__Requirement__. Wherever "handed" appears in a line, list that line.

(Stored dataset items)

= = = =

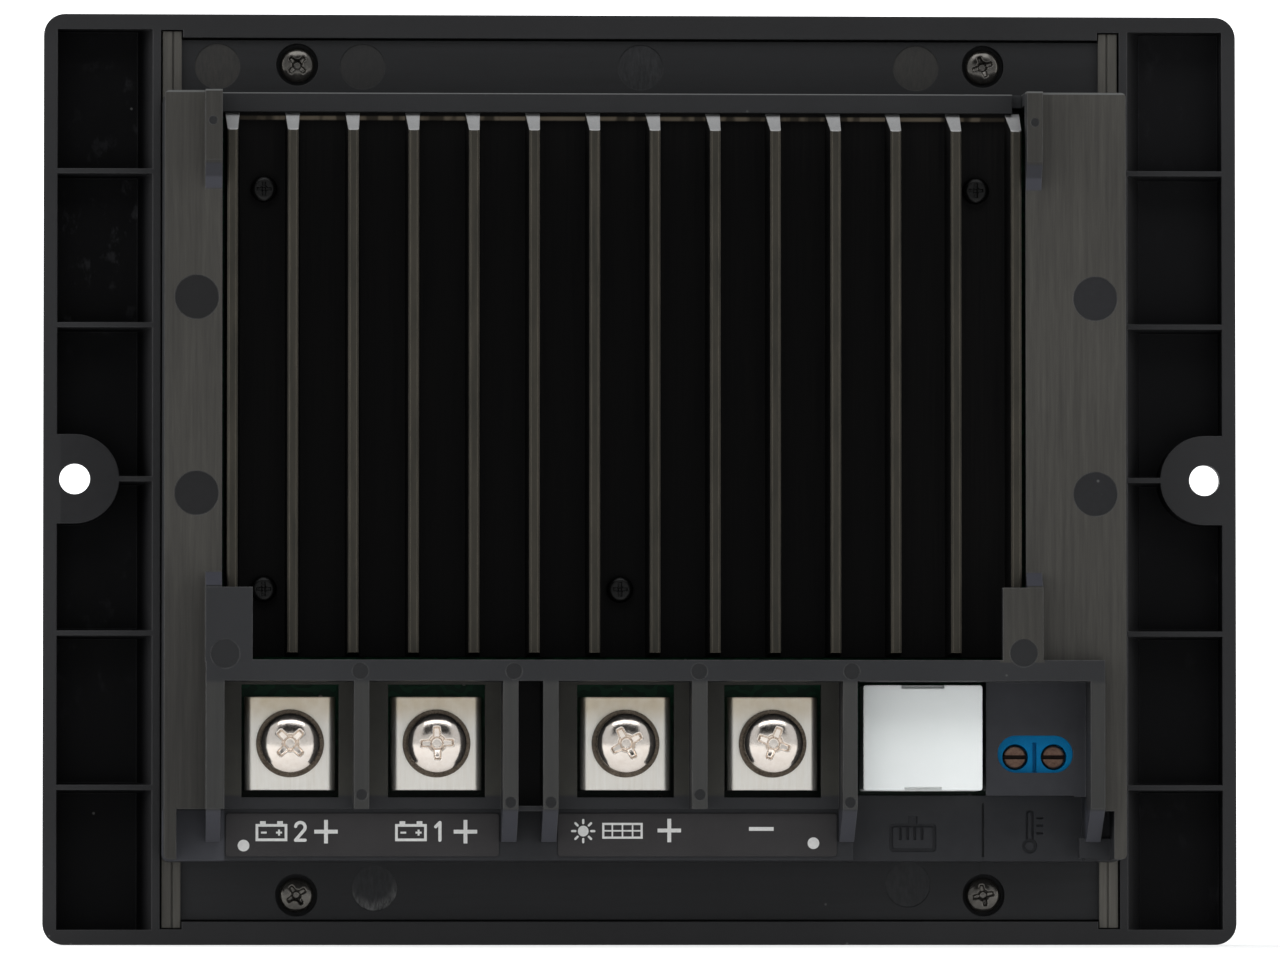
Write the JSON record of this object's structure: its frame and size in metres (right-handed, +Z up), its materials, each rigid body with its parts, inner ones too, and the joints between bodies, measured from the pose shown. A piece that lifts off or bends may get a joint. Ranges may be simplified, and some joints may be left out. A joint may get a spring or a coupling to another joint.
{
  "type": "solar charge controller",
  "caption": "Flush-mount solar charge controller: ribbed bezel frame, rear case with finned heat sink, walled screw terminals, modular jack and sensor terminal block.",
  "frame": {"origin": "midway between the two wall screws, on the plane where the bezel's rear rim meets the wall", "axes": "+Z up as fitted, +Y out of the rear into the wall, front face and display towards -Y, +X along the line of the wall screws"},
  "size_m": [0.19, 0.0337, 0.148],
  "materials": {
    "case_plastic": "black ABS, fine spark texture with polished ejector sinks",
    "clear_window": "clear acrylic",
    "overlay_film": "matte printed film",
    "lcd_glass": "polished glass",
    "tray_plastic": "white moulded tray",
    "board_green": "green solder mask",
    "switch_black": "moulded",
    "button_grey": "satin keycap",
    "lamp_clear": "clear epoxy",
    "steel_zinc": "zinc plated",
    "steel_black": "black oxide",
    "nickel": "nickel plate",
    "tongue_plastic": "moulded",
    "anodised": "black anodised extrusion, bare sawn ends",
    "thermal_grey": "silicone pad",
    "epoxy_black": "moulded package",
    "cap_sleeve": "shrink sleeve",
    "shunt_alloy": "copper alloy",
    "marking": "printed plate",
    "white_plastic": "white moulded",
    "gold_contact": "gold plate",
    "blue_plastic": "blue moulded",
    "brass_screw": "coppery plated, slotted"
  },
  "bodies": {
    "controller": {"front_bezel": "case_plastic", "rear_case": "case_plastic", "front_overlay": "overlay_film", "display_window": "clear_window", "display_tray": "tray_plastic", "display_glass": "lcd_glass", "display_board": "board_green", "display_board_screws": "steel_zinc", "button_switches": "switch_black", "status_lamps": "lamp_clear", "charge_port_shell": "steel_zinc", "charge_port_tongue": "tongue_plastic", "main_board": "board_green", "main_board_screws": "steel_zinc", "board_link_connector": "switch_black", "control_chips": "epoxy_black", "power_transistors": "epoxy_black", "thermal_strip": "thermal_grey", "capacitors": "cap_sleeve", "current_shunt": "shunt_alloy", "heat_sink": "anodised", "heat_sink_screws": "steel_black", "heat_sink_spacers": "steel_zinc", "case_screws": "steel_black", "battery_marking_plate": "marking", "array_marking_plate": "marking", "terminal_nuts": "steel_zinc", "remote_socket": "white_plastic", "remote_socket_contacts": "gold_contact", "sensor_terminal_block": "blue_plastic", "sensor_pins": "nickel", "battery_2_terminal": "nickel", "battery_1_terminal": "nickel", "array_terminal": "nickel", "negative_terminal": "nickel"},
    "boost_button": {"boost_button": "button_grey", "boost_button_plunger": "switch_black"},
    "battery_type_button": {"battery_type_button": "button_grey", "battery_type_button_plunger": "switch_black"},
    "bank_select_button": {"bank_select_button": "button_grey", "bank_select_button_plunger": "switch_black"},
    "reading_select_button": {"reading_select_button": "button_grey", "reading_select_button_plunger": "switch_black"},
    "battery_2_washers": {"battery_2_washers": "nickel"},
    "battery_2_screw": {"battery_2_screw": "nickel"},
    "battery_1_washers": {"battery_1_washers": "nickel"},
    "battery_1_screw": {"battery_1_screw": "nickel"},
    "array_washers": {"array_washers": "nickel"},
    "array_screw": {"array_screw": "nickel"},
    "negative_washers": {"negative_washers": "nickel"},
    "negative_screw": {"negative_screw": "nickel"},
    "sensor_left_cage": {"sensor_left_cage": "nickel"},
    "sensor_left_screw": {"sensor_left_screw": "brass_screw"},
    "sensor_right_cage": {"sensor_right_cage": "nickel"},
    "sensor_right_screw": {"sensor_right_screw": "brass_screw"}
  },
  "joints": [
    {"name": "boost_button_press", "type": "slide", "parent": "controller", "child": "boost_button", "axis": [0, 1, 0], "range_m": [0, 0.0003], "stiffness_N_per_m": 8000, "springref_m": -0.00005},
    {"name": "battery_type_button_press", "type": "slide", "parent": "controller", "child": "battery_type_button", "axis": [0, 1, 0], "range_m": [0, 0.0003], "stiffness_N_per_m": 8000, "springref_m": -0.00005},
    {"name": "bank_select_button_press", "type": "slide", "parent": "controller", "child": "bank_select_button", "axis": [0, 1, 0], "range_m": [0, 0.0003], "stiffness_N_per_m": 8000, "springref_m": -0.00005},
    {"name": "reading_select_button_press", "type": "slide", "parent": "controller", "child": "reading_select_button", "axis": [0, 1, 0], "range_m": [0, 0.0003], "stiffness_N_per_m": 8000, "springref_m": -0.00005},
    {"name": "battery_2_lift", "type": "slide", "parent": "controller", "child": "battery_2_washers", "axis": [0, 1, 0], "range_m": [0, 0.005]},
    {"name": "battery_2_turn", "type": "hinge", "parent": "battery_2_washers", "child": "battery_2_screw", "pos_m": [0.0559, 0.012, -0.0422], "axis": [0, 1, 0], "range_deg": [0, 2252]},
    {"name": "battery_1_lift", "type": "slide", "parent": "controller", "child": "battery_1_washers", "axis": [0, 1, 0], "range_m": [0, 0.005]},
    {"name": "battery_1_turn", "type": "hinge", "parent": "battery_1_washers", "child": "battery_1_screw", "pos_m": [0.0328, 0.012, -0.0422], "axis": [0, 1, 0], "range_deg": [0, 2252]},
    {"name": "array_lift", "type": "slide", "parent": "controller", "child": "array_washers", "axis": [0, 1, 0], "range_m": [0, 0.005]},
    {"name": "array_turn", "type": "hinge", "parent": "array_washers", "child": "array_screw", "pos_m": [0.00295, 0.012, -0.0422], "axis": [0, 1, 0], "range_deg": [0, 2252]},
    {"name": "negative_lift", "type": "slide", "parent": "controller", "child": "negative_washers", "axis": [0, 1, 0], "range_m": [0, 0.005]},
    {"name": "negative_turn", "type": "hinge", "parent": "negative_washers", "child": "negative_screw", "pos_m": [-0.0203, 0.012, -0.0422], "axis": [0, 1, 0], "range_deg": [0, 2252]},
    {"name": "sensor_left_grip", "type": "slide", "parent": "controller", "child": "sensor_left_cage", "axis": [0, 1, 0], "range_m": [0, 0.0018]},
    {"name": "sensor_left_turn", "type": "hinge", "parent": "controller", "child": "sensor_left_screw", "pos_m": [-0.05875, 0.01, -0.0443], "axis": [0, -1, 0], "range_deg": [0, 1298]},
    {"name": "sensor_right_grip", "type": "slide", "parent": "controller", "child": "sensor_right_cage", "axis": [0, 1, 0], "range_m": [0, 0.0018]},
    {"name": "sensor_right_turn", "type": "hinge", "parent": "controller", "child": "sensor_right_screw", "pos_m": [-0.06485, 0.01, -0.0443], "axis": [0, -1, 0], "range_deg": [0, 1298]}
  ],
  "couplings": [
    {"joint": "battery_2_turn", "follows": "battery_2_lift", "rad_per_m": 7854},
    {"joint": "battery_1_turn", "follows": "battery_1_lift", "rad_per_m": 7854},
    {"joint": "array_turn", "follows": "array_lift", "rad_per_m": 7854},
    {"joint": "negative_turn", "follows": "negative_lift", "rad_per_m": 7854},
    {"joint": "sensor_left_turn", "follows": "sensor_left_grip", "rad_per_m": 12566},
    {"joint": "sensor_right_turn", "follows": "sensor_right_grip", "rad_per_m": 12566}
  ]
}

= = = =

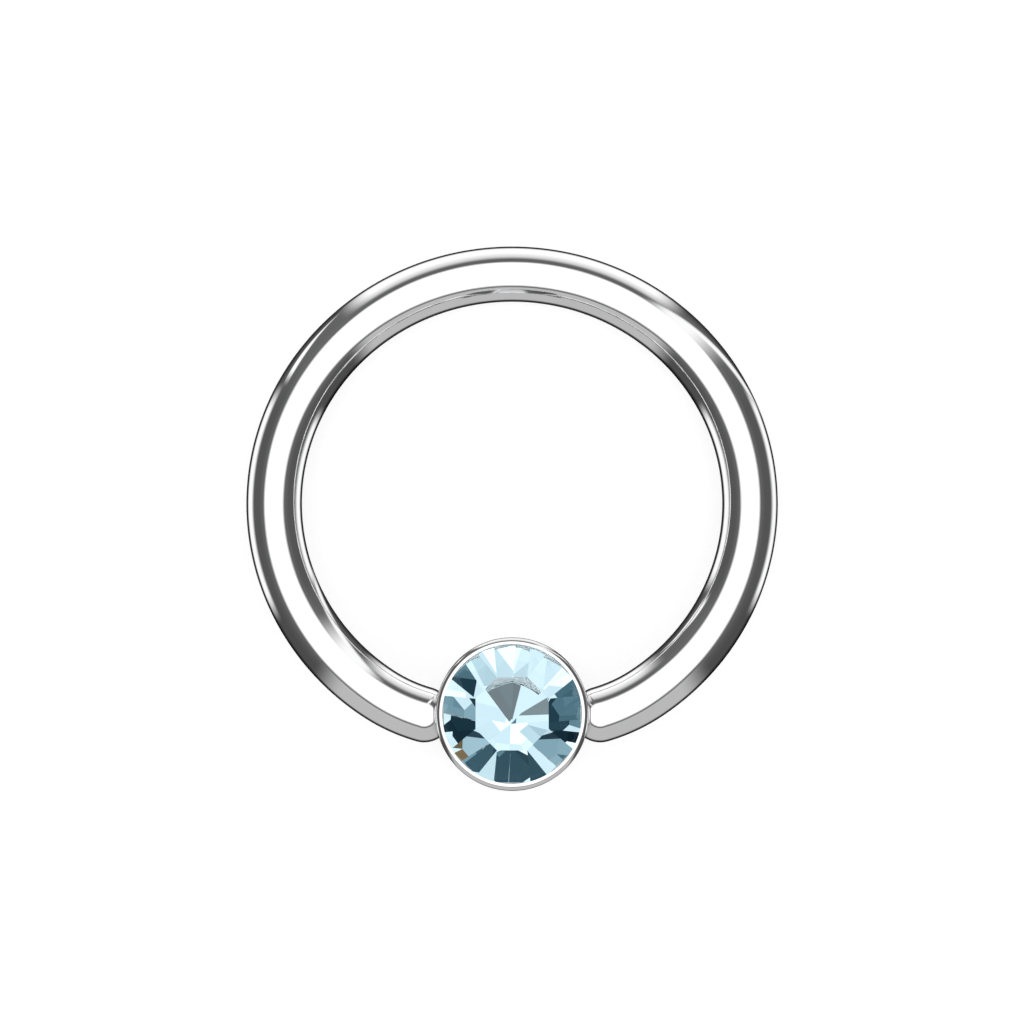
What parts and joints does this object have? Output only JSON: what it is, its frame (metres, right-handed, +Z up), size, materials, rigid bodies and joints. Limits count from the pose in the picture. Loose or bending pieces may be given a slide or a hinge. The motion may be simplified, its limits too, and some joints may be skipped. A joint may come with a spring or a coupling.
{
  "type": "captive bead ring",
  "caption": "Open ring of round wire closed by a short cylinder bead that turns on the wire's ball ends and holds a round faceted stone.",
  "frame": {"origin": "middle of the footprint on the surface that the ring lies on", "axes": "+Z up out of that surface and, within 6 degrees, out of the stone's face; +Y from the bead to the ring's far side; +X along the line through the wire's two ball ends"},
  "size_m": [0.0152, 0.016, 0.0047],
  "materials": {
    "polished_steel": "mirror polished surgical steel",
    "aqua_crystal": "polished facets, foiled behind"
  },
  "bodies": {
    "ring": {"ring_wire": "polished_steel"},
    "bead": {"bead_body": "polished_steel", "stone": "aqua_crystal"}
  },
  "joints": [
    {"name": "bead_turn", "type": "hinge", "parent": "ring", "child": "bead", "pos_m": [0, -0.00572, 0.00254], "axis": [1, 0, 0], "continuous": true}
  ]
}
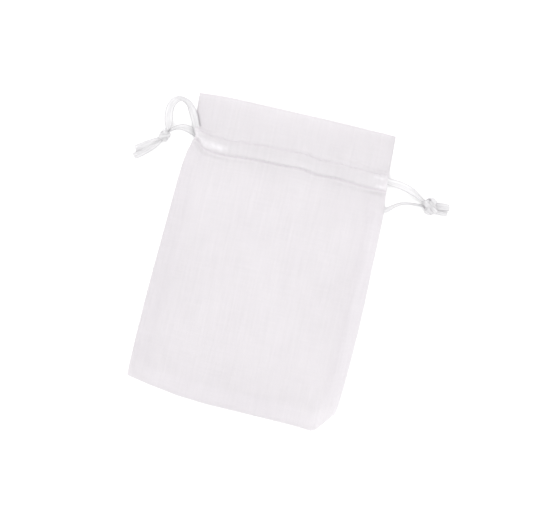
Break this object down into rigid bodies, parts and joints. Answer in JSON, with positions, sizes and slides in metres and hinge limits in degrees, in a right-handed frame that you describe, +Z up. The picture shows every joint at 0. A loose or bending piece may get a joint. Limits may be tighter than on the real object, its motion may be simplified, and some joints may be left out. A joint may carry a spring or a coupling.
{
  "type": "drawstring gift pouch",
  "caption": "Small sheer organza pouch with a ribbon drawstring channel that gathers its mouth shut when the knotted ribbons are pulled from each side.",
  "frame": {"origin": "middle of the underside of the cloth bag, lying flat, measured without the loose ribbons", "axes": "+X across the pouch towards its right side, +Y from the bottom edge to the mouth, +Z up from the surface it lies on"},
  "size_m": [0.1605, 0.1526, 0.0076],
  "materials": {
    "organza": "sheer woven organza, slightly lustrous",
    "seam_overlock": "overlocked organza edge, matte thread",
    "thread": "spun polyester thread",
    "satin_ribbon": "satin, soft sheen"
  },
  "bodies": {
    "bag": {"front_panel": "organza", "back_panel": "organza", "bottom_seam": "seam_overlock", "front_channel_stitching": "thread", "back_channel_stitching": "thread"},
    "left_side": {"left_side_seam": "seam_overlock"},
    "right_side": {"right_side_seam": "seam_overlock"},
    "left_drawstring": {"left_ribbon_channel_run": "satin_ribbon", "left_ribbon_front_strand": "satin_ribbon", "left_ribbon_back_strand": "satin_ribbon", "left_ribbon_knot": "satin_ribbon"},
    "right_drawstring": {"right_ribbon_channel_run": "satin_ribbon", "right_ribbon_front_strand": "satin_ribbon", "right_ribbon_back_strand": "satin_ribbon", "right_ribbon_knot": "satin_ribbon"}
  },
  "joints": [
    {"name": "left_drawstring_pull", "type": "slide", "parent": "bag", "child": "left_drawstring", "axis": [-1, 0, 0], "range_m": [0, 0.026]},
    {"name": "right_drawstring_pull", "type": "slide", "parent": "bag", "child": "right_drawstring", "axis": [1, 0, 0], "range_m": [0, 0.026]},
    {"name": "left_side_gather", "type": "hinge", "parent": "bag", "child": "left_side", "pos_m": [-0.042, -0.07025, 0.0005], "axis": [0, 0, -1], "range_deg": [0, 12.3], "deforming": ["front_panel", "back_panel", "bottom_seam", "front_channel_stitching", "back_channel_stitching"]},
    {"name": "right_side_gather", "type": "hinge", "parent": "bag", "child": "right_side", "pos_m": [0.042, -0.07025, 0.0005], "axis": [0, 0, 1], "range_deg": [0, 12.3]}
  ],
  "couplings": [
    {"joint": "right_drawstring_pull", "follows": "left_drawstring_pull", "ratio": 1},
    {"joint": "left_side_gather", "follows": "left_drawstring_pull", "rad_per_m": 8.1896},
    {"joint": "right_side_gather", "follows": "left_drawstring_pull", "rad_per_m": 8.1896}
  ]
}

= = = =

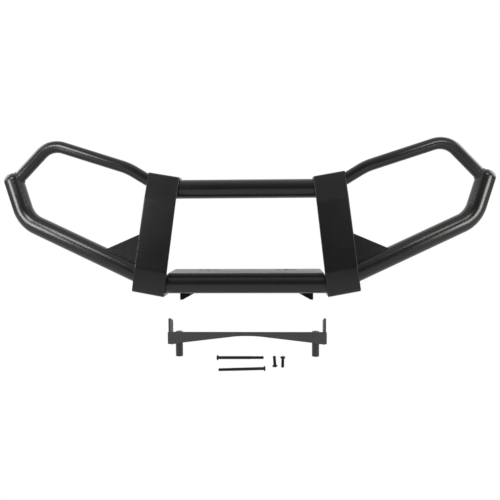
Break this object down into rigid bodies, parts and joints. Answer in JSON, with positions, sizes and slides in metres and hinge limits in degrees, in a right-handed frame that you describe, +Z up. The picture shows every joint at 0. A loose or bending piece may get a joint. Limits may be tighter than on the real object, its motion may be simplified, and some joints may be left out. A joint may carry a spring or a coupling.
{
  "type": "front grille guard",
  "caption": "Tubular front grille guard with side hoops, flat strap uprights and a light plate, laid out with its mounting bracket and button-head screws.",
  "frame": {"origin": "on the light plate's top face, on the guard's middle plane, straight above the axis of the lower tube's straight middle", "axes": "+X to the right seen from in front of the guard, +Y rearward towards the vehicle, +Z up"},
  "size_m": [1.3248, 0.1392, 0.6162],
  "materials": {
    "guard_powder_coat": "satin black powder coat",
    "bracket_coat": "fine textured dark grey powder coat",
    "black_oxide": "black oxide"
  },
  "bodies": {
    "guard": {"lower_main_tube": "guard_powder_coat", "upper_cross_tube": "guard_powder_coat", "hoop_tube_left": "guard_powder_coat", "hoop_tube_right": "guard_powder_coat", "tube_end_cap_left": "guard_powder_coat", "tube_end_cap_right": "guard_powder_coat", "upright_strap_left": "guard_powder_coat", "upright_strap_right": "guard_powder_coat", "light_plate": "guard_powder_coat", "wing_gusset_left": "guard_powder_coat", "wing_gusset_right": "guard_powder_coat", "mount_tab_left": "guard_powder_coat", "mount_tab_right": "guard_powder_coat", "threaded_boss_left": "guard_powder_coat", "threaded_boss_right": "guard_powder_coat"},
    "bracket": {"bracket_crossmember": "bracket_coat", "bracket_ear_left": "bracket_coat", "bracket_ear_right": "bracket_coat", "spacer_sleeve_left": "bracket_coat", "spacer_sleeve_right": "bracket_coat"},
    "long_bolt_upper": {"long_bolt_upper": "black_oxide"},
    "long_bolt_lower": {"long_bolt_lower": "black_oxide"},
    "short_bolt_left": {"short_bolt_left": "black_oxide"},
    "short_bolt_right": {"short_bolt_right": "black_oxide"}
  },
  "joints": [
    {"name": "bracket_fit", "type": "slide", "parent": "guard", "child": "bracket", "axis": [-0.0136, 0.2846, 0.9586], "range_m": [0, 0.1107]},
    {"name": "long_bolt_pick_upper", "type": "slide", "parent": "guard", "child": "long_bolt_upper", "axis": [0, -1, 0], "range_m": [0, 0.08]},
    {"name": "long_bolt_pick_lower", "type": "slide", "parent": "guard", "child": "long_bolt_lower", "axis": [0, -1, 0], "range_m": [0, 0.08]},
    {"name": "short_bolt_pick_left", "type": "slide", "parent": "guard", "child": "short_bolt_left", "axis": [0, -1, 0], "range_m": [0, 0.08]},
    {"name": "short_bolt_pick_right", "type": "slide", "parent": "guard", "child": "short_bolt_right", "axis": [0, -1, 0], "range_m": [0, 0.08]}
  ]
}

= = = =

__Expected output__.
Write the JSON record of this object's structure: its frame and size in metres (right-handed, +Z up), its materials, each rigid body with its parts, inner ones too, and the joints between bodies, measured from the pose shown. A piece that lifts off or bends may get a joint. Ranges may be simplified, and some joints may be left out. A joint may get a spring or a coupling to another joint.
What parts and joints does this object have? Output only JSON: what it is, its frame (metres, right-handed, +Z up), size, materials, rigid bodies and joints. Limits count from the pose in the picture. Loose or bending pieces may be given a slide or a hinge. The motion may be simplified, its limits too, and some joints may be skipped. A joint may come with a spring or a coupling.
Break this object down into rigid bodies, parts and joints. Answer in JSON, with positions, sizes and slides in metres and hinge limits in degrees, in a right-handed frame that you describe, +Z up. The picture shows every joint at 0. A loose or bending piece may get a joint. Limits may be tighter than on the real object, its motion may be simplified, and some joints may be left out. A joint may carry a spring or a coupling.
Break this object down into rigid bodies, parts and joints. Answer in JSON, with positions, sizes and slides in metres and hinge limits in degrees, in a right-handed frame that you describe, +Z up. The picture shows every joint at 0. A loose or bending piece may get a joint. Limits may be tighter than on the real object, its motion may be simplified, and some joints may be left out. A joint may carry a spring or a coupling.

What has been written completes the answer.